▶ **Exercise requirements**
From the listing that follows, extract every line and set it down unaltered.

*** Data supplied ***

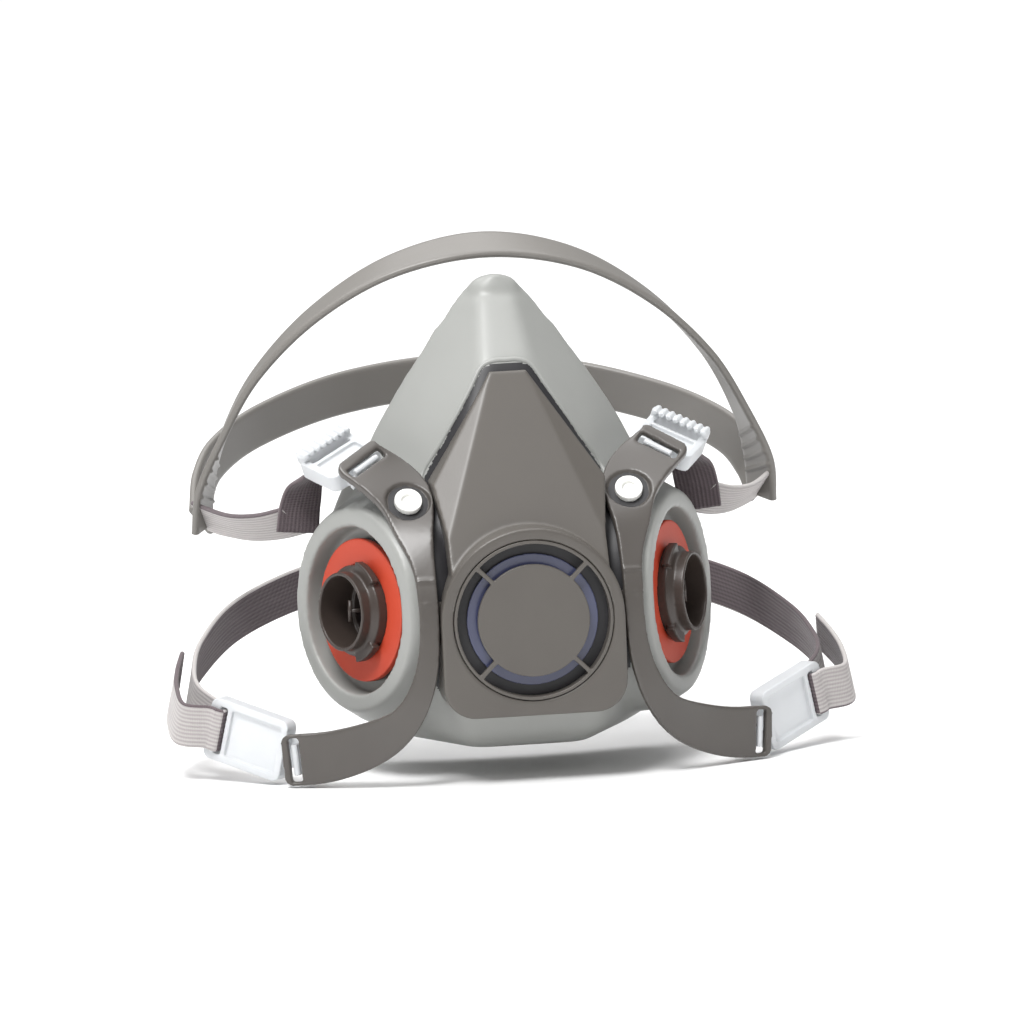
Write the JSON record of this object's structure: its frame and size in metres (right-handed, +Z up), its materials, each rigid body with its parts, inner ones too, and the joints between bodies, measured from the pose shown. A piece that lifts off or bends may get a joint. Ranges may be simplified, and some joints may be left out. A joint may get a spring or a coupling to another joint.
{
  "type": "respirator",
  "caption": "Half-face respirator with a soft facepiece, faceted front plate, filter ports, exhalation valve, yoke, strap locks, neck strap and head cradle",
  "frame": {"origin": "middle of the face seal", "axes": "+X across the face, +Y towards the wearer, +Z up"},
  "size_m": [0.1996, 0.1571, 0.1471],
  "materials": {
    "facepiece_elastomer": "matte light grey moulded elastomer",
    "shield_plastic": "dark warm grey moulded plastic",
    "port_plastic": "very dark brown-grey plastic",
    "gasket_rubber": "orange-red rubber",
    "valve_silicone": "thin bluish silicone",
    "buckle_plastic": "translucent white plastic",
    "stud_plastic": "off-white plastic",
    "webbing": "ribbed elastic webbing",
    "cradle_elastomer": "smooth taupe-grey elastomer",
    "clasp_plastic": "dark grey plastic"
  },
  "bodies": {
    "mask": {"facepiece": "facepiece_elastomer", "front_plate": "shield_plastic", "valve_cover": "shield_plastic", "exhalation_valve_seat": "port_plastic", "harness_yoke": "shield_plastic", "left_port_insert": "port_plastic", "right_port_insert": "port_plastic", "left_port_gasket": "gasket_rubber", "right_port_gasket": "gasket_rubber", "left_harness_stud": "stud_plastic", "right_harness_stud": "stud_plastic"},
    "exhalation_flap": {"exhalation_valve_flap": "valve_silicone"},
    "left_intake_flap": {"left_inhalation_flap": "valve_silicone"},
    "right_intake_flap": {"right_inhalation_flap": "valve_silicone"},
    "left_neck_side": {"left_lower_buckle": "buckle_plastic", "left_neck_strap": "webbing", "neck_clasp_hook": "clasp_plastic"},
    "right_neck_side": {"right_lower_buckle": "buckle_plastic", "right_neck_strap": "webbing", "neck_clasp_loop": "clasp_plastic"},
    "head_harness": {"head_cradle": "cradle_elastomer", "left_upper_strap": "webbing", "right_upper_strap": "webbing", "left_upper_strap_end": "webbing", "right_upper_strap_end": "webbing", "left_upper_buckle": "buckle_plastic", "right_upper_buckle": "buckle_plastic"}
  },
  "joints": [
    {"name": "exhalation_lift", "type": "slide", "parent": "mask", "child": "exhalation_flap", "axis": [0, -1, 0], "range_m": [0, 0.0011], "stiffness_N_per_m": 20},
    {"name": "left_intake_lift", "type": "slide", "parent": "mask", "child": "left_intake_flap", "axis": [0.8927, 0.449, -0.0401], "range_m": [0, 0.0014], "stiffness_N_per_m": 20},
    {"name": "right_intake_lift", "type": "slide", "parent": "mask", "child": "right_intake_flap", "axis": [-0.8927, 0.449, -0.0401], "range_m": [0, 0.0014], "stiffness_N_per_m": 20},
    {"name": "left_neck_swing", "type": "hinge", "parent": "mask", "child": "left_neck_side", "pos_m": [-0.0661, -0.0402, -0.0607], "axis": [-0.0737, 0.0398, 0.9965], "range_deg": [0, 40]},
    {"name": "right_neck_swing", "type": "hinge", "parent": "mask", "child": "right_neck_side", "pos_m": [0.0661, -0.0402, -0.0607], "axis": [-0.0737, -0.0398, -0.9965], "range_deg": [0, 40]},
    {"name": "cradle_swing", "type": "hinge", "parent": "mask", "child": "head_harness", "pos_m": [0, -0.0311, 0.0205], "axis": [1, 0, 0], "range_deg": [0, 16]}
  ]
}
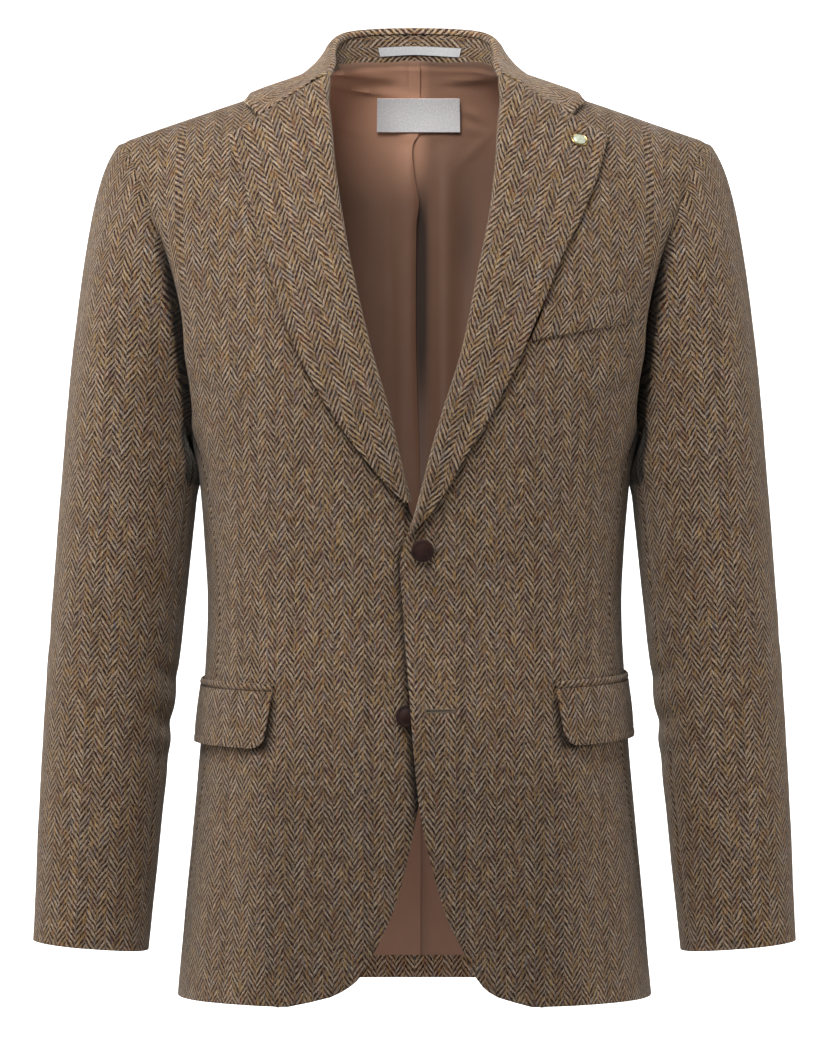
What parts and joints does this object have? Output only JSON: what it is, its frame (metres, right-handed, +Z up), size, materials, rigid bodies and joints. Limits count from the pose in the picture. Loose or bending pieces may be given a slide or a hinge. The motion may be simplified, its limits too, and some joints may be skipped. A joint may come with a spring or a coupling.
{
  "type": "hacking jacket",
  "caption": "Single-breasted tweed jacket in worn form, with notch lapels, flapped hip pockets, chest welt, side vents and two-piece sleeves, lined at the back.",
  "frame": {"origin": "midway between the neck points of the shoulder seams, where the wearer carries the jacket", "axes": "the front faces -Y, the wearer's left is +X, +Z runs up from hem to collar"},
  "size_m": [0.6132, 0.2742, 0.7895],
  "materials": {
    "tweed": "rough brown herringbone wool with mixed flecks",
    "lining": "smooth red-brown satin",
    "tape": "off-white woven tape",
    "button": "dark brown, domed, slightly polished",
    "pin": "polished rim round a pale green pearl face"
  },
  "bodies": {
    "root": {"front_left": "tweed", "front_right": "tweed", "side_left": "tweed", "side_right": "tweed", "back_left": "tweed", "back_right": "tweed", "top_sleeve_left": "tweed", "top_sleeve_right": "tweed", "under_sleeve_left": "tweed", "under_sleeve_right": "tweed", "lapel_left": "tweed", "lapel_right": "tweed", "collar_fall": "tweed", "collar_stand": "tweed", "pocket_flap_left": "tweed", "pocket_flap_right": "tweed", "pocket_jet_left": "tweed", "pocket_jet_right": "tweed", "chest_welt": "tweed", "back_lining_left": "lining", "back_lining_right": "lining", "hanger_tape": "tape", "neck_label": "tape", "button_top": "button", "button_bottom": "button", "lapel_pin": "pin"}
  },
  "joints": []
}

***

▶ **Worked solution**
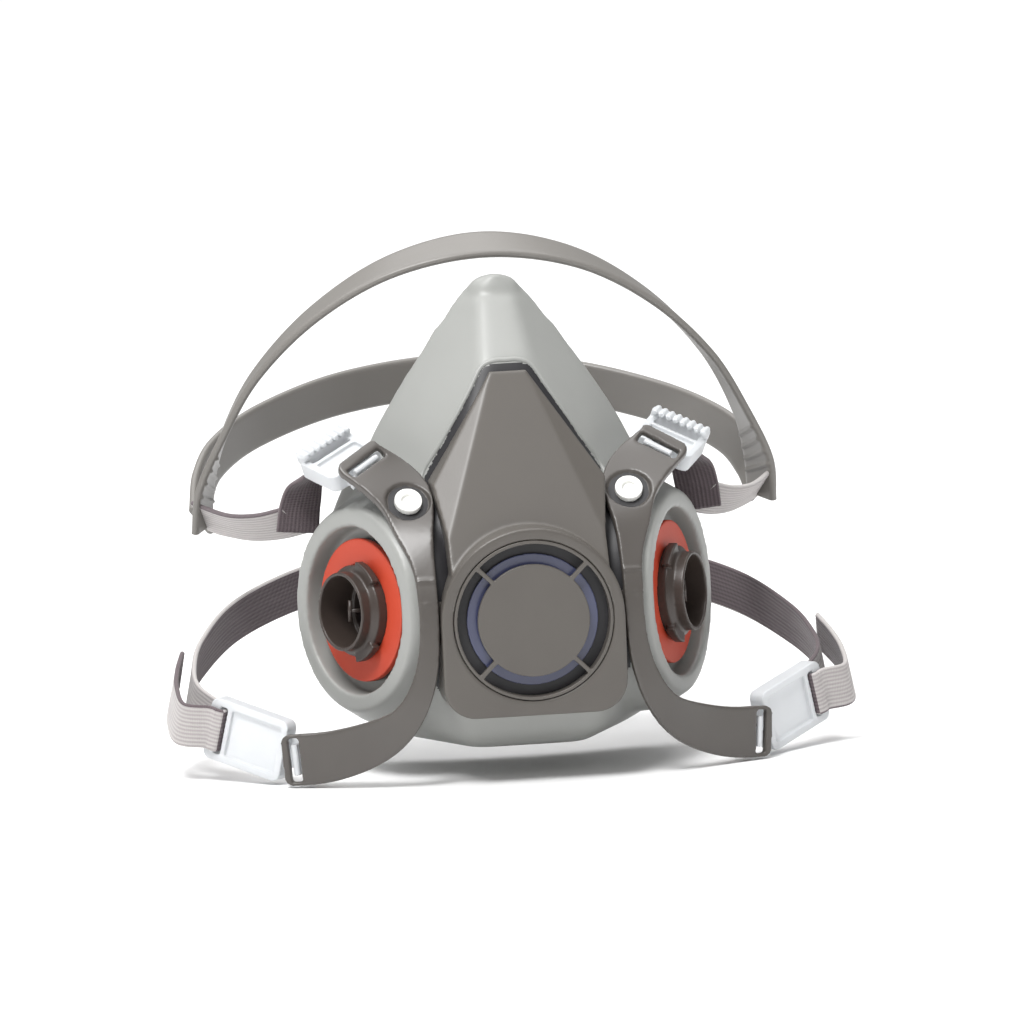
Write the JSON record of this object's structure: its frame and size in metres (right-handed, +Z up), its materials, each rigid body with its parts, inner ones too, and the joints between bodies, measured from the pose shown. A piece that lifts off or bends may get a joint. Ranges may be simplified, and some joints may be left out. A joint may get a spring or a coupling to another joint.
{
  "type": "respirator",
  "caption": "Half-face respirator with a soft facepiece, faceted front plate, filter ports, exhalation valve, yoke, strap locks, neck strap and head cradle",
  "frame": {"origin": "middle of the face seal", "axes": "+X across the face, +Y towards the wearer, +Z up"},
  "size_m": [0.1996, 0.1571, 0.1471],
  "materials": {
    "facepiece_elastomer": "matte light grey moulded elastomer",
    "shield_plastic": "dark warm grey moulded plastic",
    "port_plastic": "very dark brown-grey plastic",
    "gasket_rubber": "orange-red rubber",
    "valve_silicone": "thin bluish silicone",
    "buckle_plastic": "translucent white plastic",
    "stud_plastic": "off-white plastic",
    "webbing": "ribbed elastic webbing",
    "cradle_elastomer": "smooth taupe-grey elastomer",
    "clasp_plastic": "dark grey plastic"
  },
  "bodies": {
    "mask": {"facepiece": "facepiece_elastomer", "front_plate": "shield_plastic", "valve_cover": "shield_plastic", "exhalation_valve_seat": "port_plastic", "harness_yoke": "shield_plastic", "left_port_insert": "port_plastic", "right_port_insert": "port_plastic", "left_port_gasket": "gasket_rubber", "right_port_gasket": "gasket_rubber", "left_harness_stud": "stud_plastic", "right_harness_stud": "stud_plastic"},
    "exhalation_flap": {"exhalation_valve_flap": "valve_silicone"},
    "left_intake_flap": {"left_inhalation_flap": "valve_silicone"},
    "right_intake_flap": {"right_inhalation_flap": "valve_silicone"},
    "left_neck_side": {"left_lower_buckle": "buckle_plastic", "left_neck_strap": "webbing", "neck_clasp_hook": "clasp_plastic"},
    "right_neck_side": {"right_lower_buckle": "buckle_plastic", "right_neck_strap": "webbing", "neck_clasp_loop": "clasp_plastic"},
    "head_harness": {"head_cradle": "cradle_elastomer", "left_upper_strap": "webbing", "right_upper_strap": "webbing", "left_upper_strap_end": "webbing", "right_upper_strap_end": "webbing", "left_upper_buckle": "buckle_plastic", "right_upper_buckle": "buckle_plastic"}
  },
  "joints": [
    {"name": "exhalation_lift", "type": "slide", "parent": "mask", "child": "exhalation_flap", "axis": [0, -1, 0], "range_m": [0, 0.0011], "stiffness_N_per_m": 20},
    {"name": "left_intake_lift", "type": "slide", "parent": "mask", "child": "left_intake_flap", "axis": [0.8927, 0.449, -0.0401], "range_m": [0, 0.0014], "stiffness_N_per_m": 20},
    {"name": "right_intake_lift", "type": "slide", "parent": "mask", "child": "right_intake_flap", "axis": [-0.8927, 0.449, -0.0401], "range_m": [0, 0.0014], "stiffness_N_per_m": 20},
    {"name": "left_neck_swing", "type": "hinge", "parent": "mask", "child": "left_neck_side", "pos_m": [-0.0661, -0.0402, -0.0607], "axis": [-0.0737, 0.0398, 0.9965], "range_deg": [0, 40]},
    {"name": "right_neck_swing", "type": "hinge", "parent": "mask", "child": "right_neck_side", "pos_m": [0.0661, -0.0402, -0.0607], "axis": [-0.0737, -0.0398, -0.9965], "range_deg": [0, 40]},
    {"name": "cradle_swing", "type": "hinge", "parent": "mask", "child": "head_harness", "pos_m": [0, -0.0311, 0.0205], "axis": [1, 0, 0], "range_deg": [0, 16]}
  ]
}
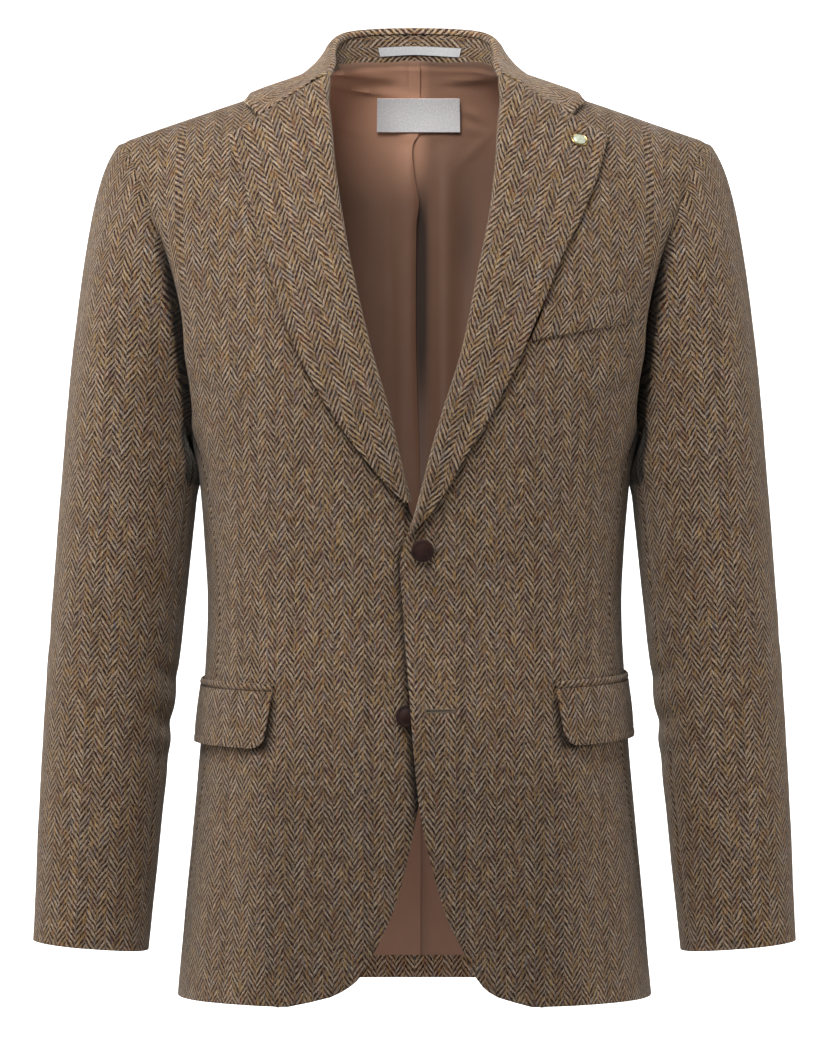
What parts and joints does this object have? Output only JSON: what it is, its frame (metres, right-handed, +Z up), size, materials, rigid bodies and joints. Limits count from the pose in the picture. Loose or bending pieces may be given a slide or a hinge. The motion may be simplified, its limits too, and some joints may be skipped. A joint may come with a spring or a coupling.
{
  "type": "hacking jacket",
  "caption": "Single-breasted tweed jacket in worn form, with notch lapels, flapped hip pockets, chest welt, side vents and two-piece sleeves, lined at the back.",
  "frame": {"origin": "midway between the neck points of the shoulder seams, where the wearer carries the jacket", "axes": "the front faces -Y, the wearer's left is +X, +Z runs up from hem to collar"},
  "size_m": [0.6132, 0.2742, 0.7895],
  "materials": {
    "tweed": "rough brown herringbone wool with mixed flecks",
    "lining": "smooth red-brown satin",
    "tape": "off-white woven tape",
    "button": "dark brown, domed, slightly polished",
    "pin": "polished rim round a pale green pearl face"
  },
  "bodies": {
    "root": {"front_left": "tweed", "front_right": "tweed", "side_left": "tweed", "side_right": "tweed", "back_left": "tweed", "back_right": "tweed", "top_sleeve_left": "tweed", "top_sleeve_right": "tweed", "under_sleeve_left": "tweed", "under_sleeve_right": "tweed", "lapel_left": "tweed", "lapel_right": "tweed", "collar_fall": "tweed", "collar_stand": "tweed", "pocket_flap_left": "tweed", "pocket_flap_right": "tweed", "pocket_jet_left": "tweed", "pocket_jet_right": "tweed", "chest_welt": "tweed", "back_lining_left": "lining", "back_lining_right": "lining", "hanger_tape": "tape", "neck_label": "tape", "button_top": "button", "button_bottom": "button", "lapel_pin": "pin"}
  },
  "joints": []
}